確かに2扉クロスシートというスペックは、乗客の快適性は高く、長距離輸送・観光輸送には大いに適していますが、床面積が狭く立席スペースが小さいため、通勤輸送には適しません。さらに乗降性という点では、明らかに3扉車に劣ります。そのためか、2扉クロスシート車は、他の大手私鉄でも減少傾向にあります。例えば東武では、6050系を南栗橋以北に封じ込めて都心側ターミナル駅(浅草・北千住)には顔を出さなくなっていますし、阪急(京都線)及び西鉄では、従来特急用として運用していた2扉クロスシート車に代えて、3扉クロスシート車を導入しています(阪急は9300系、西鉄は3000形)。阪急と西鉄の例は、言うまでもなく快適性と乗降性の両立を図った結果ですが、その代償として座席数の減少、転換できる座席の減少(阪急9300系の場合、転換可能な座席は全体の半分しかない)というマイナスもありました。京阪でも、3扉クロスシート車(3000系)を導入する一方、2扉クロスシート車(8000系)の運用自体は継続されていますが、車端部をロングシートに改造し床面積を拡大することで、乗降性に配慮しています。

ということは、2100形の後継車は、2100形をオールクロスシートのままで3扉にしたような車両か、2100形の車端部をロングシートにしたような車両のいずれかになるのではないかと予想されます。しかし前者の場合、600形(Ⅲ)の登場当初とどこが違うのかという話にもなりかねませんが、転換可能な点で区別されるのではないかと。まさか、車端部のみボックス席にした3扉ロングシート車で統一されてしまうとは思いたくありませんが。

 

3 最後に

今後も、本線系統・空港連絡とも、「快特」が京急の列車ダイヤの根幹をなすであろうことは間違いないと思われます。それよりも、今後の注目は車両でしょう。果たして2扉クロスシート車の後継車は現れるのか、それどころか、京急におけるクロスシート車の系譜は潰えることなく続いていくのか、そちらの方が趣味的見地からの注目は高いと思われます。

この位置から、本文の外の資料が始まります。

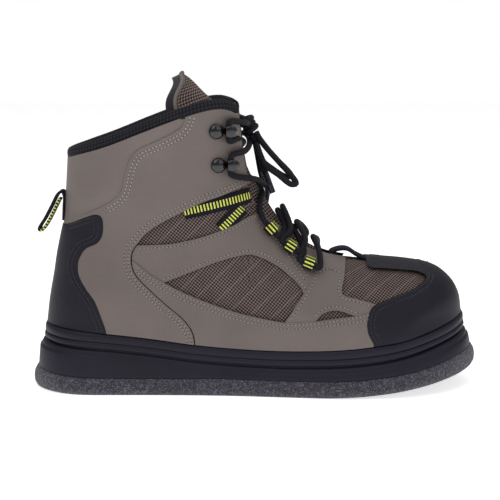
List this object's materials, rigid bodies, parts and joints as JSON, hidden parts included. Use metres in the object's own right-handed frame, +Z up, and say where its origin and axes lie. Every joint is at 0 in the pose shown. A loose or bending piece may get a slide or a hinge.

京急は、とかく「他の関東大手私鉄とは異質」と言われます。それは恐らく、創業時から常に競争相手の存在があったからでしょう。「快速特急」の誕生の経緯も、まさにそこにありました。ということは、「快特」の歴史は、そのまま京急の優等列車の歴史、さらに国鉄~JR、自家用車というライバルとの競争の歴史でもあったといえます。それがどこまで描き出せていたかは、管理人の拙い筆力では覚束ないものがあります。

ただし大急ぎで付け加えるなら、管理人自身、今回の連載を通じて、京急に対する理解と愛着が深まったように思います。

今後も進化を続ける京急と「快特」に注目していきたいと思います。長らくのお付き合い、誠にありがとうございました。